Celles dont la construction est plus avancée pourront conserver leurs toilettes mixtes. «On est des gens pragmatiques. On ne veut pas retarder l’avancement des travaux des nouvelles écoles», a plaidé le ministre Drainville. 

La ministre de la Condition féminine, Martine Biron, assure que le comité de sages travaille sur d’autres dossiers actuellement. «Il y a des questions beaucoup plus pointues: Qu’est-ce qu’on devrait faire par exemple dans les compétitions sportives? Moi, j’ai de la misère à répondre à ça. Qu’est-ce qu’on doit faire aussi en milieu carcéral?» a-t-elle demandé. 

Des chiffres du bureau du ministre Drainville transmis à La Presse Canadienne indiquent qu’à l’automne 2023, on estimait qu’il y avait 1453 blocs mixtes sur 12 667. Également, 301 écoles n’ont que des blocs sanitaires mixtes. 

«Il n’a rien de plus important à gérer?»

Parler des toilettes mixtes, alors que les problèmes abondent dans les écoles, est un «excellent exercice de distraction», a réagi mercredi le leader parlementaire de Québec solidaire, Alexandre Leduc.

«Le ministre n’est pas capable d’avoir des enseignants, n’est pas capable d’avoir un système d’éducation dans le sens du monde. Bravo, on parle de ça à la place de parler de ses échecs», a-t-il râlé.

«Je ne peux pas comprendre que ce soit une priorité du ministre (…) en ce moment d’interdire des toilettes mixtes. Ça ne me rentre pas dans la tête. Il n’a pas rien de plus important que ça à gérer? C’est sur ça qu’il veut investir son temps et son énergie?» a-t-il poursuivi.
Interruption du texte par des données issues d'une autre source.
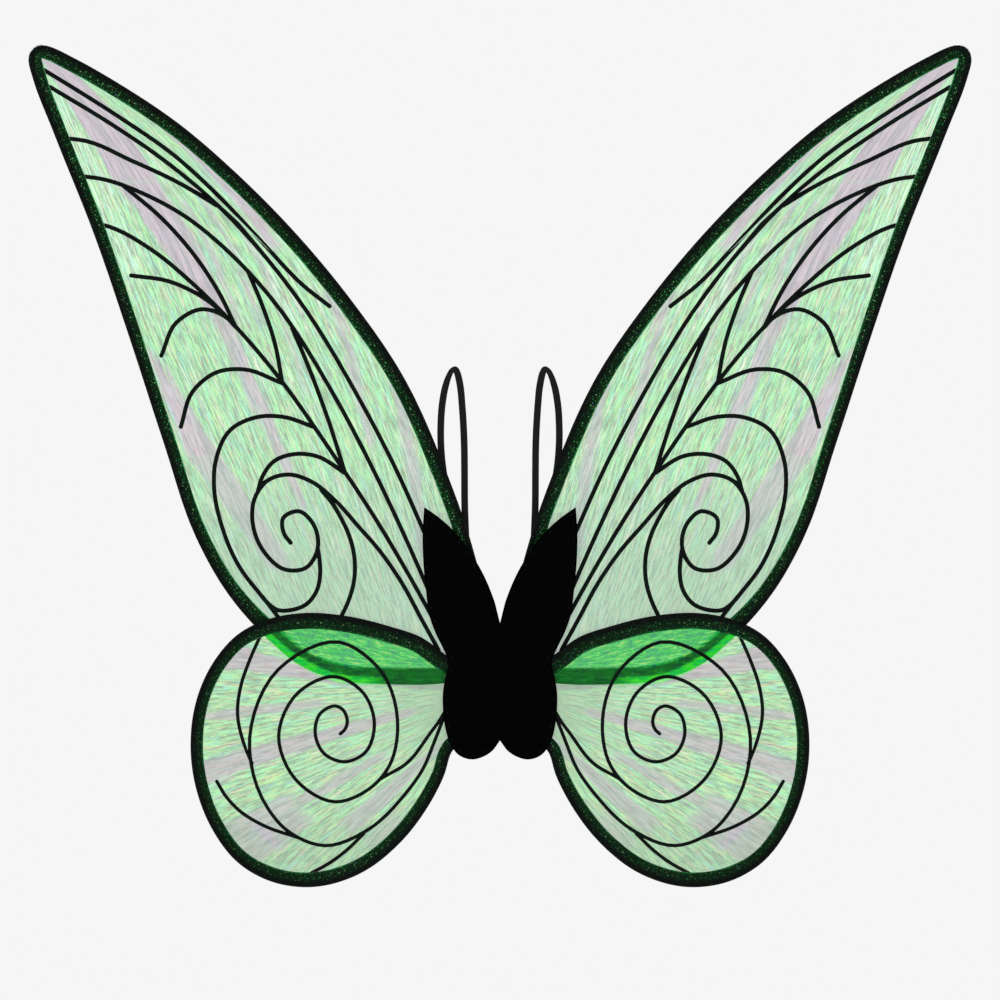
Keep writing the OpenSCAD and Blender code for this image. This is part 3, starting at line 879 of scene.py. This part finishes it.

Le chef du Parti québécois, Paul St-Pierre Plamondon, a pour sa part critiqué la méthode de travail de la Coalition avenir Québec (CAQ), qui a pris une décision avant d’obtenir le rapport du comité de sages.
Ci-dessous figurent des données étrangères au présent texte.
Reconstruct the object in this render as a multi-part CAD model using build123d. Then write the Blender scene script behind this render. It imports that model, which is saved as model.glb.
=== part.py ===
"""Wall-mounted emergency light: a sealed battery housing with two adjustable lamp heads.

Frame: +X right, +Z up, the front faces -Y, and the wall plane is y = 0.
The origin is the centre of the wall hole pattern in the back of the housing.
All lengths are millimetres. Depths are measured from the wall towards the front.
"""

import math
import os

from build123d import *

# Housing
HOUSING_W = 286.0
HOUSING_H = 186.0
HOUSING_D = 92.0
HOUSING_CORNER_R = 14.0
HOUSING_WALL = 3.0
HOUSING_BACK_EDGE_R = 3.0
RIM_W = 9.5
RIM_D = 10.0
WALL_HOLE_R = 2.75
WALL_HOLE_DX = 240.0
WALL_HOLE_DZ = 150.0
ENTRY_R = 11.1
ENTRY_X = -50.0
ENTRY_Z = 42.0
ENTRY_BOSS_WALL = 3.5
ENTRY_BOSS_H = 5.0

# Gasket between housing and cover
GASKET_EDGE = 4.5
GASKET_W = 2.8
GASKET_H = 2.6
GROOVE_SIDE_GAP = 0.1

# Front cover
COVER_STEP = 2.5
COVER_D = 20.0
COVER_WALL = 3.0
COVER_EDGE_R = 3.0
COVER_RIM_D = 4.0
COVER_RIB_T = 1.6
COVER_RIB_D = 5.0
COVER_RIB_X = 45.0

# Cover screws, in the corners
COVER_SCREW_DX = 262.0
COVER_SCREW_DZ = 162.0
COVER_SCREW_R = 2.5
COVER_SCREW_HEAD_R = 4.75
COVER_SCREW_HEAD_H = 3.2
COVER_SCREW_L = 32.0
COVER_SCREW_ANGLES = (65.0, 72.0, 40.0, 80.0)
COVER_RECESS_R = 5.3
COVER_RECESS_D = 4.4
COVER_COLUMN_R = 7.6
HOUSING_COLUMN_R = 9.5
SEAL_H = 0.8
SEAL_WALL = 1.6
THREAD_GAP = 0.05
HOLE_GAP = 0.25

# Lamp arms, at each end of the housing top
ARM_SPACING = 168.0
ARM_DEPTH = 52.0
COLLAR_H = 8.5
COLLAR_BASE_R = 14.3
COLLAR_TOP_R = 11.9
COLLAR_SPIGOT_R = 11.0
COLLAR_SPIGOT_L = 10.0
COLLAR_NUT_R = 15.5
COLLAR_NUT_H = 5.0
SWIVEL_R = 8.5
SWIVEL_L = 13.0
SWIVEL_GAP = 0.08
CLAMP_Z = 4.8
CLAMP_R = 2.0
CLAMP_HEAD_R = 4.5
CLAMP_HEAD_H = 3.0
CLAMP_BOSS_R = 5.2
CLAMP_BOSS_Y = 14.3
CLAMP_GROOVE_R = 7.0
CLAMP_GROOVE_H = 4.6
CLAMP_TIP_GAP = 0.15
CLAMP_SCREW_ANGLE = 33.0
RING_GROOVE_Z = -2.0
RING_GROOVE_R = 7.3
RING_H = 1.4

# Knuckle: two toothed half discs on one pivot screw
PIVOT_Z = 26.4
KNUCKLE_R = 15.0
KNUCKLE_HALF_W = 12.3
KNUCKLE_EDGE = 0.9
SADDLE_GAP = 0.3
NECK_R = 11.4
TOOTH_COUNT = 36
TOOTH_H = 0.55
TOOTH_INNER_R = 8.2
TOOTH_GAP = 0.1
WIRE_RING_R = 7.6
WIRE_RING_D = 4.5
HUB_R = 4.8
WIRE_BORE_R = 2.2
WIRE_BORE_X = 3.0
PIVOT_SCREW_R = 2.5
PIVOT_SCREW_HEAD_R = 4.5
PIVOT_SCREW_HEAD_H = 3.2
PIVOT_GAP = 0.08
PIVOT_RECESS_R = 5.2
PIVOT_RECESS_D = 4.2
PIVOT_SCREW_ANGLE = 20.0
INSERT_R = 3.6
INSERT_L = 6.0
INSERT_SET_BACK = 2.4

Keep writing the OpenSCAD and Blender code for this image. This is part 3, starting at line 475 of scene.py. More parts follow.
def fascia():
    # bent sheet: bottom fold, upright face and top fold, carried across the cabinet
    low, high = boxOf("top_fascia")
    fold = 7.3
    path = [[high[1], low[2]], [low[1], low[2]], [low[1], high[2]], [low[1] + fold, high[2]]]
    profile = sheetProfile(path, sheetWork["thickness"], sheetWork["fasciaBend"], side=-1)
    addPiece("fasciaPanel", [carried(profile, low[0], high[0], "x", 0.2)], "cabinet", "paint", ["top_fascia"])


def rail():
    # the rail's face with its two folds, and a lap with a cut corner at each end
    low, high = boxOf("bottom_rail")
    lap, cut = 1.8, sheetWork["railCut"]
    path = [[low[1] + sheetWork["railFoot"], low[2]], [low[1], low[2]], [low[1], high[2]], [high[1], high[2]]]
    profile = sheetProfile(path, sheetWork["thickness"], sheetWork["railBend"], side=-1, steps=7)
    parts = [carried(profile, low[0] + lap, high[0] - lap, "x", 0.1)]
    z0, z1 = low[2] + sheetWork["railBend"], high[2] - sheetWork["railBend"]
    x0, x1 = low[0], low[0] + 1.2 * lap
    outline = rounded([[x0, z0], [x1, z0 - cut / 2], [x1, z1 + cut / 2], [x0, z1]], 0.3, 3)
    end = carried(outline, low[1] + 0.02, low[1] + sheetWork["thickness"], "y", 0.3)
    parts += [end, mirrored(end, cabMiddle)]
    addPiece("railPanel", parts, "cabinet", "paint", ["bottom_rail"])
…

«C’est du caquisme grand cru, s’est-il exclamé. Tout est inversé. Les travaux ne se font pas en amont. On prend les décisions, puis ensuite on se remet en question, puis on change d’idée. C’est très chaotique.»

Le gouvernement adopte une mesure somme toute raisonnable, a déclaré de son côté la libérale Jennifer Maccarone, rappelant cependant qu’il faut «respecte(r) les droits de chacun des enfants dans nos écoles».

«C’est une mesure qui se justifie, a applaudi en point de presse le chef conservateur Éric Duhaime. On a toujours déploré le fait qu’il y avait de plus en plus d’initiatives (comme les toilettes mixtes) qui étaient prises et que les parents n’étaient pas consultés.

«Le comité de sages est là pour faire des recommandations, pour étudier la question, mais c’est le gouvernement qui, ultimement, a la légitimité démocratique de décider sur ces enjeux-là», a-t-il ajouté.